The corpus does not consist of complete texts but of text samples. The sample length is at least 500 tokens for texts from the Digitale Bibliothek and at least 200 tokens for newspaper/magazine texts. The samples are drawn randomly from the available material with following additional rules: For the texts from the Digitale Bibliothek, it was enforced that material by each author was considered evenly within a decade. Accordingly, for the texts from MKHZ it was enforced that the different newspapers/magazines were considered evenly. Thus we prevented authors or newspapers with little material from dropping out entirely during the sampling process.
Each sample contains metadata with information about the publication time, text type, fictionality status.

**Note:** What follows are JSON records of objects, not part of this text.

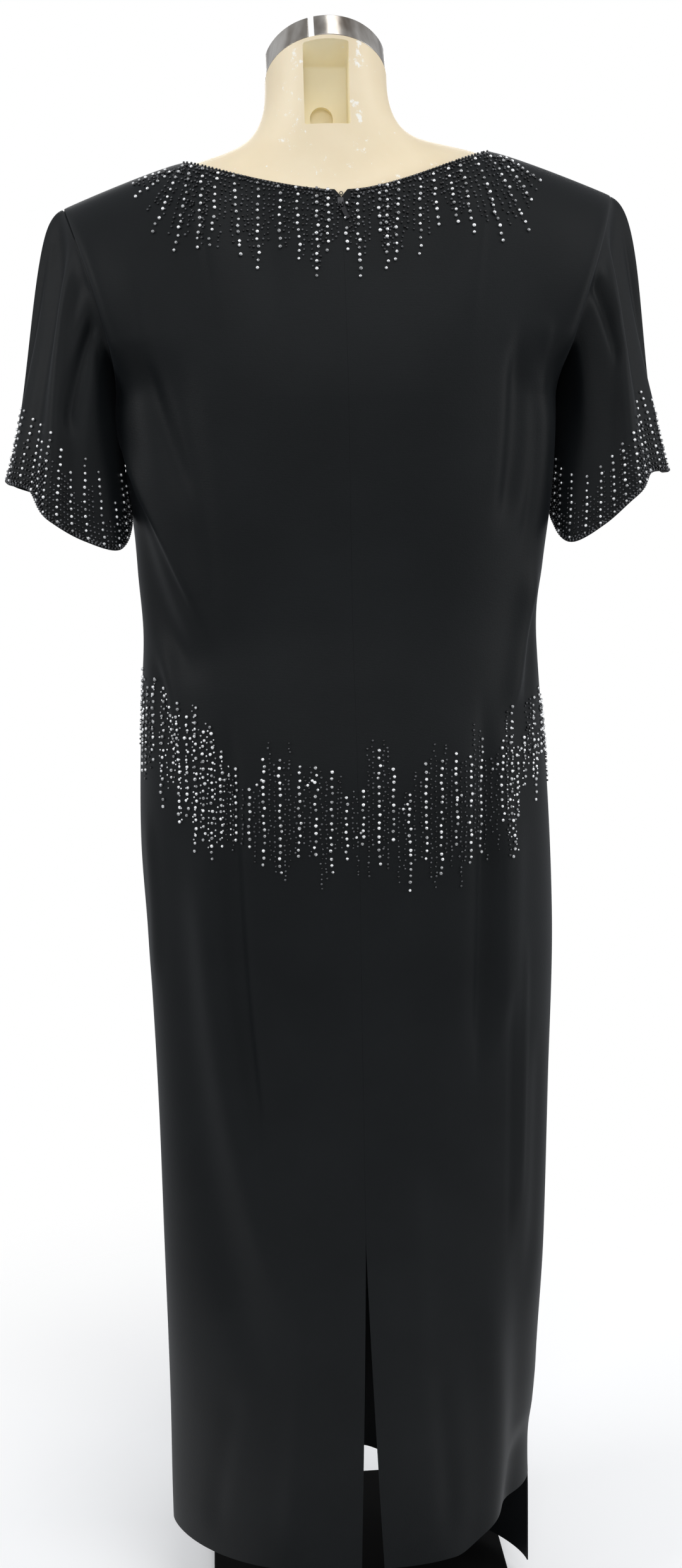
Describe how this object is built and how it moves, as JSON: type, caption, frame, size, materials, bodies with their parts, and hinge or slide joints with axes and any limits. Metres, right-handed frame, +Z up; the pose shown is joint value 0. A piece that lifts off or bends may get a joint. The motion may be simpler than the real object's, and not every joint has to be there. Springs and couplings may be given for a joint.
{
  "type": "long evening dress on a dress form",
  "caption": "Column evening dress with short flared sleeves, boat neckline, back zip and long back slit, worn on a limbless dress form with a chrome neck band and a flat base.",
  "frame": {"origin": "on the floor, at the centre of the base's underside", "axes": "+Z up, +X toward the wearer's left, the dress's front faces -Y and its zip faces +Y"},
  "size_m": [0.6095, 0.394, 1.5206],
  "materials": {
    "crepe": "matt black crepe with a faint sheen",
    "zip_metal": "black enamel",
    "hook_wire": "blackened wire",
    "form_plastic": "smooth cream, satin",
    "band_chrome": "polished",
    "pole_steel": "black powder coat",
    "base_metal": "black powder coat"
  },
  "bodies": {
    "dress_on_form": {"front": "crepe", "back_left": "crepe", "back_right": "crepe", "sleeve_left": "crepe", "sleeve_right": "crepe", "zip_slider": "zip_metal", "hook_eye": "hook_wire", "form_torso": "form_plastic", "neck_band": "band_chrome", "stand_pole": "pole_steel", "stand_base": "base_metal"},
    "pull_tab": {"zip_pull": "zip_metal"}
  },
  "joints": [
    {"name": "pull_tab_hinge", "type": "hinge", "parent": "dress_on_form", "child": "pull_tab", "pos_m": [0.001, 0.07708, 1.3629], "axis": [0.9272, 0.1157, -0.3563], "range_deg": [0, 160]}
  ]
}
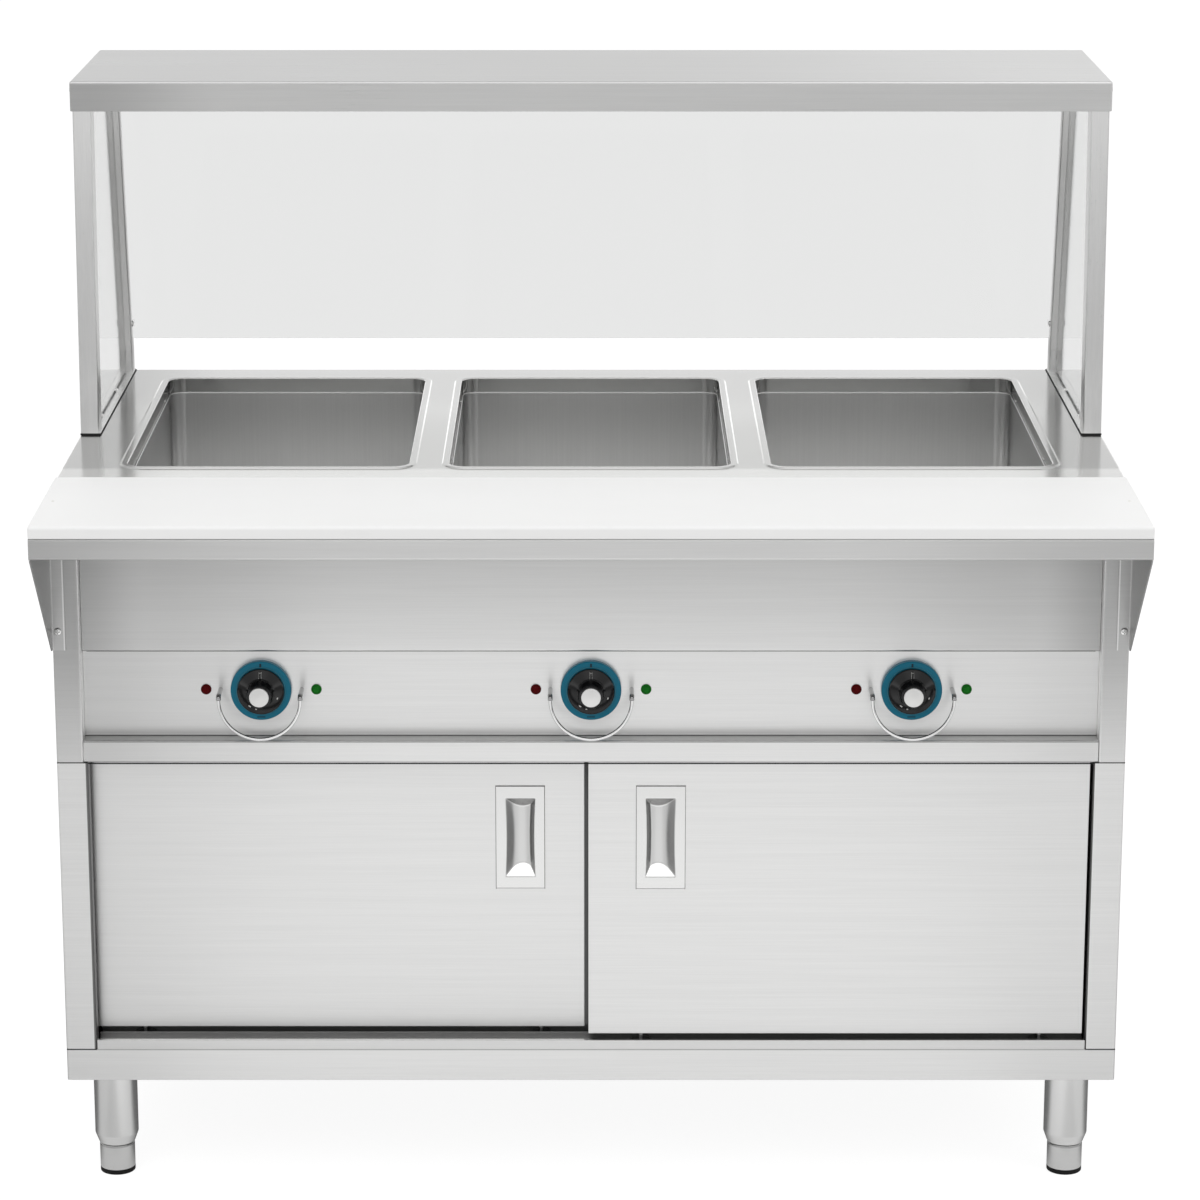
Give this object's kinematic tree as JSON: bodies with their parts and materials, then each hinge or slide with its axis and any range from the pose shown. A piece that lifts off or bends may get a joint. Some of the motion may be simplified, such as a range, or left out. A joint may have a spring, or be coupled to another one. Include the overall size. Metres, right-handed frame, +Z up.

Author and title are provided if available (more information: Metadata).
The core corpus contains detailed annotation of instances of speech, thought and writing representation (STWR). We distinguish four main types: direct STWR (Er sagte: "Ich bin hungrig."), indirect STWR (Er sagte, er sei hungrig.), free indirect STWR (Wo sollte er jetzt etwas zu essen herbekommen?) and reported STWR (Er sprach über Restaurants.), as well as the main media speech, thought and writing. In addition to that, we annotate attributes like embedding level, non-factual STWR, borderline cases, pragmatic and metaphoric use, as well as frames, introductory expressions and speakers.
Each sample of the main corpus was annotated independently by two different people. The final annotation was created by a third person on the basis of those annotations. The underlying first annotations are also available (see primary annotations).
The detailed annotation guidelines are available at redewiedergabe.de/richtlinien/richtlinien.html (in German).
An overview over the structure of the annotations is available at Annotation structure.